「ブロックチェーン信仰」が揺らぎ始めた理由 金融は「電子化・集中化・規制強化」に向かう
またも起きた暗号資産流出事件
すでに慣れてしまった感もあるが、つい先日、今年9月に暗号資産(もう仮想通貨とはいわない)交換サイト「Zaif(ザイフ)」を運営するテックビューロは不正アクセスにより流出した暗号資産の総額が約70億円と発表した。暗号資産の流出については、以前にも今年の1月にコインチェックの590億円の流出事件をはじめ、いくつも起きているせいか、70億円で驚く向きも少ないように感じられる。
しかし、これは金額のみならず、それ以上に意味を持つ“重大な事件”なのである。金融庁が2回も検査が入り、2回も行政処分を出した後に起きた事件だからである。今回の事件で3回目の行政処分となっている。
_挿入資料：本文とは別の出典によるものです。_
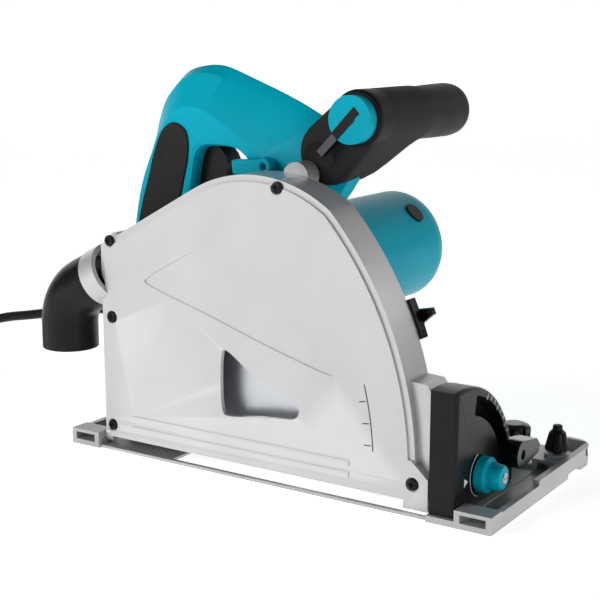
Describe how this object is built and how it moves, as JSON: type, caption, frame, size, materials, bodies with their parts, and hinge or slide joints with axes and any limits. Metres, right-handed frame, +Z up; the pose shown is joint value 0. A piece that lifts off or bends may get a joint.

「すべてにおいて不十分だった」と金融庁がコメントを出したが、これには恐れ入った。
この「すべてにおいて不十分だった」という言葉は、大変重要な意味を持つ。今までの検査(仕事)の意味がなかったということだからである。金融庁がこの自己否定的な発言をあえて出した「本当の意味」が筆者もわからない。幹部が”総”入れ替えしたのも理由のひとつかもしれない。
また、これが暗号資産交換業者でなく、たとえば銀行の場合では対処はもっときつくなり、営業停止以上に相当すると考える人は多いのではないか。もちろんテックビューロは営業停止の処分は受けていない。